Even within NetSuite, moving an order through its lifecycle is a click-heavy process. A simple task like approving a sales order, generating a PO, marking it as shipped, and creating an item fulfillment record can require 10-15 clicks per order.
When you’re processing hundreds of orders daily, this manual intervention is neither scalable nor efficient. It also introduces significant risk, as manually copying tracking numbers or updating statuses is a common source of errors that lead to inaccurate tracking emails to customers and internal accounting discrepancies.
The Manual Toll of Order Fulfillment
- Vendor Communication: Manually emailing POs or building custom integrations for every new partner.

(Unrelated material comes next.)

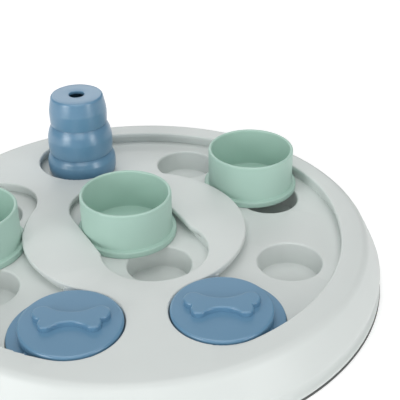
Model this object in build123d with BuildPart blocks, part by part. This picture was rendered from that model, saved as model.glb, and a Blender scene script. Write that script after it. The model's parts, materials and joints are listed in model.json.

- Internal Approvals: Clicking through multiple screens to approve and update order statuses.
- Data Reconciliation: Manually entering tracking data and reconciling vendor invoices, a process prone to delays and errors.
Automating the End-to-End Workflow
The solution is to automate the entire post-order workflow. An integrated platform like Flxpoint can bridge the gaps between your sales channel, NetSuite, and your vendors. Here’s how it works:
- Centralized Order Hub: The system ingests orders from all your sales channels and automatically creates the corresponding sales order in NetSuite.
- Automated Vendor Communication: It then sends the order to the vendor through pre-built integrations (EDI, API, vendor portal, or even automated emails), eliminating manual outreach.
- Closed-Loop Tracking: When the vendor provides tracking information, the system automatically creates the item fulfillment record in NetSuite and syncs the tracking number back to the original sales channel.
By automating this lifecycle, you replace dozens of manual clicks with a single, accurate, and programmatic process. This not only saves countless hours but also ensures data integrity from the moment an order is placed until it lands on your customer’s doorstep.